32La relation au locataire et la connaissance du territoire de gestion constitue l’expérience marquante fréquemment citée par les salariés.
« Nos fonctions s’élargissent, on intervient sur le pré-contentieux, on essaie de régler quelques conflits de voisinage, c’est de plus en plus riche, ça demande d’analyser plus de choses, un problème technique peut finaliser cacher une mauvaise utilisation, cela demande d’être au plus près des locataires ».
34Par ailleurs, le rapport au mangement de proximité s’exprime sous la forme du soutien apporté en cas de dysfonctionnement ou de problème face à un locataire.

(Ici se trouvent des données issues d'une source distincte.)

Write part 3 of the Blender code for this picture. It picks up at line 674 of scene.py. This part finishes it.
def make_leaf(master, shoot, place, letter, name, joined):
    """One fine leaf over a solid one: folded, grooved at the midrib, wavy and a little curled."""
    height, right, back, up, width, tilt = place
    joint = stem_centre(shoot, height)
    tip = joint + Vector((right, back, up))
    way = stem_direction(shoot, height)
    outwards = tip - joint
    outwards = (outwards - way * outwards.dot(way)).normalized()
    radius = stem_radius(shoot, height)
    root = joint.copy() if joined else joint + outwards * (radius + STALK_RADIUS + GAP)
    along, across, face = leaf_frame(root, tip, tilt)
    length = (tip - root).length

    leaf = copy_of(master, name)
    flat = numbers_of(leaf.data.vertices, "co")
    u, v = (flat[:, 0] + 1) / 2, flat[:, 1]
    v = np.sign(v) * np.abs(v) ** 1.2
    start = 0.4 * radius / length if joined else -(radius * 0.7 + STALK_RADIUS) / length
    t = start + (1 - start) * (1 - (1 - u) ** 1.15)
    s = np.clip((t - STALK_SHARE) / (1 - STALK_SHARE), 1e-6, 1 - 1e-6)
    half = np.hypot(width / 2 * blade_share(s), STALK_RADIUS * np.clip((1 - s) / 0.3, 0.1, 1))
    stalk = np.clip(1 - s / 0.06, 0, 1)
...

« Notre responsable est à la fois en soutien sur notre activité. Si un locataire fait un scandale, il le reçoit pour arbitrer et nous soutenir face à des décisions problématiques. Sur du contentieux ou des attributions de logement, c’est précieux. Il représente aussi notre agence et notre territoire directement auprès du directeur ».

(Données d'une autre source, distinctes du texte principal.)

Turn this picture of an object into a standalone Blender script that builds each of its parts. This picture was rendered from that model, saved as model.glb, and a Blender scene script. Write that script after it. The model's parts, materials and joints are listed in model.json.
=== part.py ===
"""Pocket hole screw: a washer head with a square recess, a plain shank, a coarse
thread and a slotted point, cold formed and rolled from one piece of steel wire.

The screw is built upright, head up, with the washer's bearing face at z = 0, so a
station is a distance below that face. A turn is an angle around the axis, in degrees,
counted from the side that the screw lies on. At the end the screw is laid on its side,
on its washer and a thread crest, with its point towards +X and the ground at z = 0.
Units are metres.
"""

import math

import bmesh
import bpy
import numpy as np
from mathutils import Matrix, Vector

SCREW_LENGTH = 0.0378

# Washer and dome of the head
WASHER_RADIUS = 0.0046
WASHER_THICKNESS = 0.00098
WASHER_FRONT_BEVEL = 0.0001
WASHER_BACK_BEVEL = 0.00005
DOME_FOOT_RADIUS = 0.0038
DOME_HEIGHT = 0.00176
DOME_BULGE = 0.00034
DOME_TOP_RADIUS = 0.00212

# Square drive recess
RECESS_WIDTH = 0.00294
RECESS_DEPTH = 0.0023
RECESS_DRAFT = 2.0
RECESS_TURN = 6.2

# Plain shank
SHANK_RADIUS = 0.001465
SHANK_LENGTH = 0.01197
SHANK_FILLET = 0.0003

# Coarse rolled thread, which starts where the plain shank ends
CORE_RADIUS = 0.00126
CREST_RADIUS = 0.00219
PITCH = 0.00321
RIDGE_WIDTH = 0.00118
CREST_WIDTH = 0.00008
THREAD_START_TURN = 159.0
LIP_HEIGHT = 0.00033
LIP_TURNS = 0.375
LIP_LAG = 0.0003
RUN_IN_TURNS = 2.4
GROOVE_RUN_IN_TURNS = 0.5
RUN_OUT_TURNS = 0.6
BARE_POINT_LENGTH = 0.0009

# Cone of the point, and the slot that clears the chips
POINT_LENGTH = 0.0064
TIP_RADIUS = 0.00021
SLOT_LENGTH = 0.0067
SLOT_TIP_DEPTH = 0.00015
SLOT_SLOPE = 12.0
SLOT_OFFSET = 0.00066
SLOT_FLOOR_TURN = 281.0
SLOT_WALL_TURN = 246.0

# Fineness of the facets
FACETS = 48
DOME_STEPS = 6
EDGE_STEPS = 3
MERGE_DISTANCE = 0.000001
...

36L’apprentissage du métier s’exerce par ailleurs dans le cadre d’un changement régulier d’agences, ce qui permet aux salariés d’avoir une vision globale du parc et de mettre leurs compétences à l’épreuve de nouveaux contextes. Le « tour d’agence » marque donc un parcours d’apprentissage destiné à découvrir de nouvelles équipes et des secteurs inconnus. En changeant d’agence, les salariés réapprennent un nouveau registre d’activité au sens où ils appréhendent un patrimoine aux caractéristiques propres et aux « façons d’habiter » singulières.
« J’ai fait le tour des agences en cinq ans. Au départ, je n’étais pas favorable car quitter le siège pour travailler en agence, c’était déjà un grand pas. Mais en prenant l’habitude de changer de secteur, cela permet de consolider ses pratiques et puis de connaître l’ensemble des salariés. On avait l’habitude avant de travailler de façon très isolé mais c’était peu efficace pour le locataire que l’on renvoyait d’un service à l’autre ».

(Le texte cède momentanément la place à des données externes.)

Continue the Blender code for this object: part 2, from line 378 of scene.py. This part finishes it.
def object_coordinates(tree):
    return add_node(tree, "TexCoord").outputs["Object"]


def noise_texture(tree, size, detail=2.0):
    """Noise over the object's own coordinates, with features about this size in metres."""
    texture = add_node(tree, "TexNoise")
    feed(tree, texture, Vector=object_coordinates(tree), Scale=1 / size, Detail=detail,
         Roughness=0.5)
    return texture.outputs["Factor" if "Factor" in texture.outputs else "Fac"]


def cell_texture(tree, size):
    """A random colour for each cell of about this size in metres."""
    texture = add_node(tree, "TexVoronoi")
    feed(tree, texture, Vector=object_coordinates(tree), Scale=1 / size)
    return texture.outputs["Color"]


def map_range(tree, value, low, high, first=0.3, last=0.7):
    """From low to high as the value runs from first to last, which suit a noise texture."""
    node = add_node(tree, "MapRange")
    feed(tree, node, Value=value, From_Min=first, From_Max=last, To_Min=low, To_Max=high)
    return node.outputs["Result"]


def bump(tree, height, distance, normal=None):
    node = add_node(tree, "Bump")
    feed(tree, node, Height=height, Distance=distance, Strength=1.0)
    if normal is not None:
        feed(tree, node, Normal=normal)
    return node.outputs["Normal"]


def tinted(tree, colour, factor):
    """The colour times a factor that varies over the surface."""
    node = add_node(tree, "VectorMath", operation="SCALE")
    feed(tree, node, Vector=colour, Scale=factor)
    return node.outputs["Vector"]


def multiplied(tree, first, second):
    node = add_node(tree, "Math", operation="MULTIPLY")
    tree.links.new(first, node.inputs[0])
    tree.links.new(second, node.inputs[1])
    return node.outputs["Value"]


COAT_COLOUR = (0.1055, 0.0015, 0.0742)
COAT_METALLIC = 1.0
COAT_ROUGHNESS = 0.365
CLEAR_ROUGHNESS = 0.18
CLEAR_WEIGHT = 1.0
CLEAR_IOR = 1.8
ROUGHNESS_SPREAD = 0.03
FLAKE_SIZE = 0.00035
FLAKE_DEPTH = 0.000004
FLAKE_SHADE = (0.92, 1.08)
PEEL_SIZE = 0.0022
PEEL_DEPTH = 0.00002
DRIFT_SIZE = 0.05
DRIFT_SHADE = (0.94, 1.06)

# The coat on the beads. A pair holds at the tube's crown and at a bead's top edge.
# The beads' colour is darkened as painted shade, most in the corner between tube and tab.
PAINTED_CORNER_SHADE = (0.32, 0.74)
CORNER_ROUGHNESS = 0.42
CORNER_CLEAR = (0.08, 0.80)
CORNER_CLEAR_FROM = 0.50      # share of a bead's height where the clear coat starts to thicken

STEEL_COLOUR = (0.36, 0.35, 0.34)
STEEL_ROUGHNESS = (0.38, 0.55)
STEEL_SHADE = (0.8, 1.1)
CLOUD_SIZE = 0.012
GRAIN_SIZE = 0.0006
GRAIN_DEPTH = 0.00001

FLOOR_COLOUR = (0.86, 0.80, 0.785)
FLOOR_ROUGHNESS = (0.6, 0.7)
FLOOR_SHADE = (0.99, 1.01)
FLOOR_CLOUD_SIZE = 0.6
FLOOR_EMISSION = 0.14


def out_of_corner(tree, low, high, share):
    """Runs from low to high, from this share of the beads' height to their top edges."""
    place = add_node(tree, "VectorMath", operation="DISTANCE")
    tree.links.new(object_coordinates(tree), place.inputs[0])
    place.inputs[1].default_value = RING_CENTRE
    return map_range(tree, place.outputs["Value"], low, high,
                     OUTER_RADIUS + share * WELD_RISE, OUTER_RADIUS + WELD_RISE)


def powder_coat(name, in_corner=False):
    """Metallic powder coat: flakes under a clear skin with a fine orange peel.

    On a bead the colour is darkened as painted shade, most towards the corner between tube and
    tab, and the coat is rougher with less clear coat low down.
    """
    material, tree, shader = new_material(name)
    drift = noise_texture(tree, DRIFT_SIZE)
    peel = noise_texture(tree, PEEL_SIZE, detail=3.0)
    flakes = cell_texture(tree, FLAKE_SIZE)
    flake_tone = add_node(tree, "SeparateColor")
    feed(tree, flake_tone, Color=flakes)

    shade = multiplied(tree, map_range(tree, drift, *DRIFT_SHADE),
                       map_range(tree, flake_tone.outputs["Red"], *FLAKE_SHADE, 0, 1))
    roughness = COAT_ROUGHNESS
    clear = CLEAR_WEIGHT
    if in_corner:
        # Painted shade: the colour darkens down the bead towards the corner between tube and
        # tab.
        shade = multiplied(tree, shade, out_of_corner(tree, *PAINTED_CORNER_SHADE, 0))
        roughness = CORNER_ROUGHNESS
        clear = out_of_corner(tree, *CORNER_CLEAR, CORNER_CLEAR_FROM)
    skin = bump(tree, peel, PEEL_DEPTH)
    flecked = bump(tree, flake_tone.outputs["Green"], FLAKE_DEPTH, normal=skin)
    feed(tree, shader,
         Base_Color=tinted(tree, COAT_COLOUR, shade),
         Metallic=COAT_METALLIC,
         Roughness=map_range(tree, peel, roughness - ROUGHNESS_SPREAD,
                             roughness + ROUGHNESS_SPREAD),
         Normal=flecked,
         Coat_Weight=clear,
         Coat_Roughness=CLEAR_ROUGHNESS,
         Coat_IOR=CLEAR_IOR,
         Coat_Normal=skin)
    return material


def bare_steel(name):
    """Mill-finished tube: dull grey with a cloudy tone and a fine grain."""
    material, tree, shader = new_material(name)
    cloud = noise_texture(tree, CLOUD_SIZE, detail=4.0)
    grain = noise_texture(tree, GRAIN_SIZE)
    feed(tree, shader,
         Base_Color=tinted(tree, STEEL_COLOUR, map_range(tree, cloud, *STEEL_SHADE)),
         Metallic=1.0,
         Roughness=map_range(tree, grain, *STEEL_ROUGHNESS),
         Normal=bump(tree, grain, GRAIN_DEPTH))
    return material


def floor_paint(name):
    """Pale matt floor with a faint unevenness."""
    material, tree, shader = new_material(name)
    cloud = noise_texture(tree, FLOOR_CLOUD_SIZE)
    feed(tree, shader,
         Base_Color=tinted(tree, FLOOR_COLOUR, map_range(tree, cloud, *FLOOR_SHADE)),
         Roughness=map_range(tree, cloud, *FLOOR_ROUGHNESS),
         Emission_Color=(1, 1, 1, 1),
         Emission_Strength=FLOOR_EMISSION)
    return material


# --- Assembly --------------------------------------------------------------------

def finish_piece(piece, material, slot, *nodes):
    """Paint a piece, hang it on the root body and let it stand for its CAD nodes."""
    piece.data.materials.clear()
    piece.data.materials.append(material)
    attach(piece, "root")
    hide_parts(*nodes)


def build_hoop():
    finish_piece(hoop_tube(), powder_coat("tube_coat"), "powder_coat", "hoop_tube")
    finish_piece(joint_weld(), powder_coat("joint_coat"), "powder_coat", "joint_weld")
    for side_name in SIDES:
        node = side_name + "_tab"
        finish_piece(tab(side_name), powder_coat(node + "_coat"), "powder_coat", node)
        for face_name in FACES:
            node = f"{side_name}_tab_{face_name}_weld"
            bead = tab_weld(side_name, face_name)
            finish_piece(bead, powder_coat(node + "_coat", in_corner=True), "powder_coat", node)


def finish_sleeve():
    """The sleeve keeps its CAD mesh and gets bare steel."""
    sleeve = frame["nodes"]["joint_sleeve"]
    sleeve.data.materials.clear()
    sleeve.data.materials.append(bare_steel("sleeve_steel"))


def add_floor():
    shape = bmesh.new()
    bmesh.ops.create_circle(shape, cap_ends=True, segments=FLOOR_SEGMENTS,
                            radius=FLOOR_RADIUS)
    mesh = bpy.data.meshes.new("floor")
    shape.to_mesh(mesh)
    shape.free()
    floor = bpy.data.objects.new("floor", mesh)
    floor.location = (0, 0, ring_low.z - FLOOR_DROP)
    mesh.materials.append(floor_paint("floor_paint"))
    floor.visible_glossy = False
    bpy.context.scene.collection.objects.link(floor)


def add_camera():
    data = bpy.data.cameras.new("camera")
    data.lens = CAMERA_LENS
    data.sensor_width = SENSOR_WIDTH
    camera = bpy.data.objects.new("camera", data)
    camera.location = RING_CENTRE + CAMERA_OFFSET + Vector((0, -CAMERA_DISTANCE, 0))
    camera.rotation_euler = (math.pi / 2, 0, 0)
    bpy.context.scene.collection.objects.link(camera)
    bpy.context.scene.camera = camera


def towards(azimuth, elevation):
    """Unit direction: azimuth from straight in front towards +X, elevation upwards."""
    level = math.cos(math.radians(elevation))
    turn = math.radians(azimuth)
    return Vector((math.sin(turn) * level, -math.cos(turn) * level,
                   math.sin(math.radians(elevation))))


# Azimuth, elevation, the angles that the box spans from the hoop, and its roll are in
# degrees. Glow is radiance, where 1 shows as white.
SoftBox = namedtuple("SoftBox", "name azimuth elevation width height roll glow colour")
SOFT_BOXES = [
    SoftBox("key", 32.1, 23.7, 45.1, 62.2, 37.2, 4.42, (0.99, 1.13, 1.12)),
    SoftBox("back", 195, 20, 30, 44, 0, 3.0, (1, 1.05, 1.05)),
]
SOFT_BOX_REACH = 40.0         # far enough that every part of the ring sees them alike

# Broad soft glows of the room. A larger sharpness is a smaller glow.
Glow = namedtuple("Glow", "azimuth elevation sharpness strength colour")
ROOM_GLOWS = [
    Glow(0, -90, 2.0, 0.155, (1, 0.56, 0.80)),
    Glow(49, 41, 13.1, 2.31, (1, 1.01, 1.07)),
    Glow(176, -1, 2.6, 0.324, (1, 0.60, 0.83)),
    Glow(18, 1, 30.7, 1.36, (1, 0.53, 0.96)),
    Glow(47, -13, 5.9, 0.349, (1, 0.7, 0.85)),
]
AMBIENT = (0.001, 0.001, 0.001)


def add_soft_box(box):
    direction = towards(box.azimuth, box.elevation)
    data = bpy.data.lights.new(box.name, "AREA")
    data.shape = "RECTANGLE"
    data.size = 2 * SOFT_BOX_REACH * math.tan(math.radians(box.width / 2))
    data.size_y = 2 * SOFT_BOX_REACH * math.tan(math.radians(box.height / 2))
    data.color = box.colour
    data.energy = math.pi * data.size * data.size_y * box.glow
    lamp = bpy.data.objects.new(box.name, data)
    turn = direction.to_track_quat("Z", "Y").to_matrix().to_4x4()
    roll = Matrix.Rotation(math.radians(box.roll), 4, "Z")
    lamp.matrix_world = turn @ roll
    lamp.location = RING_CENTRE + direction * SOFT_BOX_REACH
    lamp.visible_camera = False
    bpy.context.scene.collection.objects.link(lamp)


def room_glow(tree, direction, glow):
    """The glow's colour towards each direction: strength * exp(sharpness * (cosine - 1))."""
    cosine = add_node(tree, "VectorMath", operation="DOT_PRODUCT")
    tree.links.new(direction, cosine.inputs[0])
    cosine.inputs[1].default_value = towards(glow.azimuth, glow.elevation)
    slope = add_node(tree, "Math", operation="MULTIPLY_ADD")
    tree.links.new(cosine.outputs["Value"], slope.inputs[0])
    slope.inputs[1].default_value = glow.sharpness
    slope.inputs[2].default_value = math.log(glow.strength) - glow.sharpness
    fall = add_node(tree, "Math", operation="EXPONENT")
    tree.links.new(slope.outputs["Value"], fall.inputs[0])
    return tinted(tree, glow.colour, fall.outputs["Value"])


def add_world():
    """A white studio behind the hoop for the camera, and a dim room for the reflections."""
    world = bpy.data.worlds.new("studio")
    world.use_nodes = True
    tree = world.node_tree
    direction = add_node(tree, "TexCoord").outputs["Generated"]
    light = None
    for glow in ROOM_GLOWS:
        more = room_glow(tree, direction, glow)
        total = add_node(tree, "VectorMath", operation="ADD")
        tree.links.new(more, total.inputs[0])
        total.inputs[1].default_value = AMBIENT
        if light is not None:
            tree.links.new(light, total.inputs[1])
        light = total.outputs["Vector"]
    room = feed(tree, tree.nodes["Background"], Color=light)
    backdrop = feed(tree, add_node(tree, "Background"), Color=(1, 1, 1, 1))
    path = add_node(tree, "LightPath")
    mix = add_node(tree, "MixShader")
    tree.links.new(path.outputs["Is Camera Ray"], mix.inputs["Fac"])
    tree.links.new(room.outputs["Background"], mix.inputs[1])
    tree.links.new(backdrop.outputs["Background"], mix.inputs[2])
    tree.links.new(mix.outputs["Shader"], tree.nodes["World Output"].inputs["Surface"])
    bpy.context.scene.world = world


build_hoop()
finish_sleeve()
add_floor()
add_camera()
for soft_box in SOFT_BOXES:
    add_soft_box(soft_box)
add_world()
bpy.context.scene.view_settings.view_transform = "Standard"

38Enfin, le dernier apprentissage et sans doute le plus significatif porte sur l’exercice collectif du métier. La mise en œuvre collective du service dans un espace donné et avec une autonomie forte crée dans l’organisme les conditions d’une forte régulation professionnelle.
« C’était nouveau de travailler en équipe polyvalente mais on s’est rendu compte de la force que cela pouvait donner ».
40Ces différentes dimensions associées à l’activité créent une dynamique collective de métier appuyée par une autonomie de moyens au niveau des agences. La régulation professionnelle s’exerce au travers des chefs d’agence qui sont en lien direct avec la direction. Ce cadre commun crée les conditions d’une mémoire collective au sens où tous les salariés à un instant T expérimentent de nouvelles façons de travailler. Mais plus largement la rotation en agences permet de construire une inter – connaissance forte propice aux échanges professionnels.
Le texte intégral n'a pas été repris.